CRÍTICA | ‘Galeria F’ é um retrato cinematográfico sobre a ditadura militar e a memória histórica do Brasil

Bianca Moreira

Mais do que um recorte contra a realidade desumana e degradante dos episódios de tortura, “Galeria F” propõe um percurso de reflexão para superar a escuridão da ignorância que permearam os anos da ditadura militar brasileira, na qual por mais de duas décadas vivemos uma situação de cegueira coletiva e aprendemos a sobreviver aos mecanismos de tortura.

Através da reconstrução de parte da trajetória inicial da fuga de Theodomiro Romeiro dos Santos, ex-militante do Partido Comunista Brasileiro Revolucionário (PCBR) e o único preso politico da história republicana do Brasil condenado à morte, o longa propõe um olhar que vai além da tragédia dos “anos de chumbo”.

É ao lado de seu filho mais velho que Theodomiro percorre os locais por onde foi encarcerado e alguns dos seus primeiros trajetos e refúgios durante sua fuga. Passam pelo Cemitério Campo Limpo em Ilhéus, pela fazenda Boa Esperança em Canavieiros, pela fazendo Olhos d’água em Itabebi, por Vitória da Conquista e pelo centro de tortura Forte do Barbalho em Salvador, percorrendo um total de 1277 quilômetros. Durante o percurso, Theo narra sua própria história através de conversas com seu filho e do reencontro com antigos colegas com quem esteve preso e com os que o auxiliaram na fuga.

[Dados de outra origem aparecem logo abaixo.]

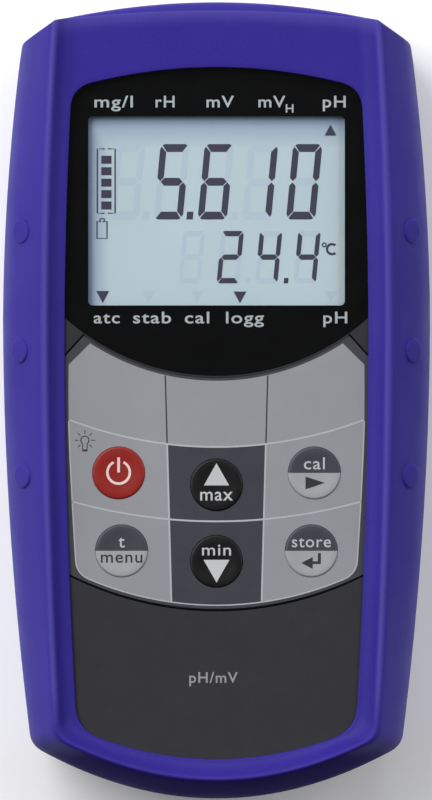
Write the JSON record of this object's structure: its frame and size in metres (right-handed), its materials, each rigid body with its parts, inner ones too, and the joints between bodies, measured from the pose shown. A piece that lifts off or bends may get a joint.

A leveza e a naturalidade com que são feitos os relatos, o tom melancólico que percorrem as lembranças de Theodomiro e de seus colegas de luta durante os diálogos, são o contraponto à  atmosfera de repressão que penetra a maior parte da memória sobre o assunto no país.

O documentário está longe de se encaixar no padrão clássico de narrativa. Emília Silveira, diretora do filme, abandonou a estrutura clássica e enxuta que utilizou em “Setenta”, longa-metragem que aborda o ápice da ditadura militar através de relatos de dezoito vítimas do regime, para apostar em um enquadramento inovador. Os “personagens” dessa trama são apresentados pelo primeiro nome ou apenas por um apelido como é o caso de Theodomiro, que é exposto como Theo e seu filho que é referido como Guga.

O enredo não é linear, não segue uma ordem cronológica concreta, de modo que o telespectador é introduzido aos poucos na história. As primeiras cenas do filme são compostas por uma reunião em família onde todos se sentam juntos em uma mesa para contemplar álbuns de fotos e por meio de algumas frases que vão sendo soltas durante esse episódio é que começamos a ter uma ideia sobre o que se trata o filme.

O longa possui duas linhas explanatórias: “A fuga” e a “A prisão”, que, a princípio,  não possuem uma divisão muito clara. A primeira diz respeito ano de 1979 quando Theo consegue fugir do presídio Lemos de Brito e a segunda se refere aos acontecimentos que tiveram início no dia 27 de outubro de 1970, ocasião onde Theodomiro foi preso e torturado e que deu início a uma longa trajetória de sua vida dentro dos cárceres.

O recorte fotográfico é outro aspecto interessante do filme. Durante as viagens, a câmera se encontra muitas vezes no banco de trás do automóvel, de forma que o telespectador possui a visão de um passageiro além de realçar a imagem das estradas percorridas.

Os primeiros anos da prisão de Theodomiro são narrados nos últimos minutos e aos poucos o tom bem humorado e ameno que relatam sua fuga vai dando lugar a uma fala marcada pela angústia e a momentos de silêncio. A cena de maior impacto se passa no prédio desativado da antiga Galeria F, com suas celas vazias e cheias de histórias, contadas em rabiscos de paredes, na Penitenciária Lemos de Brito. A entrada de Theo após 40 anos na cela onde permaneceu por anos retrata essa aflição. Inquieto, andava de um lado para o outro e após permanecer minutos sem falar uma palavra disse uma frase que pode ser a metáfora do que foi a ditatura para ele e para muitas outras pessoas: “É por isso que quando você vê no zoológico o bicho na jaula de um lado pro outro, de um lado pro outro, você entende o porquê dele estar fazendo isso, porque as pessoas também fazem”.

Emília Silveira recupera em “Galeria F” parte da memória da História recente que nem sempre é abordada nas escolas e nas demais instituições da nossa sociedade, de maneira pouco óbvia e sob um panorama sereno. Ganha ainda mais valor na atual crise politica vivida pelo país, no qual há graves ameaças a democracia. Galeria F” é um alerta para que os fantasmas do passado não volte a nos assombrar.

Bianca Moreira

Estudante de jornalismo. Apaixonada por literatura,teatro, fotografia e especialmente pela sétima arte.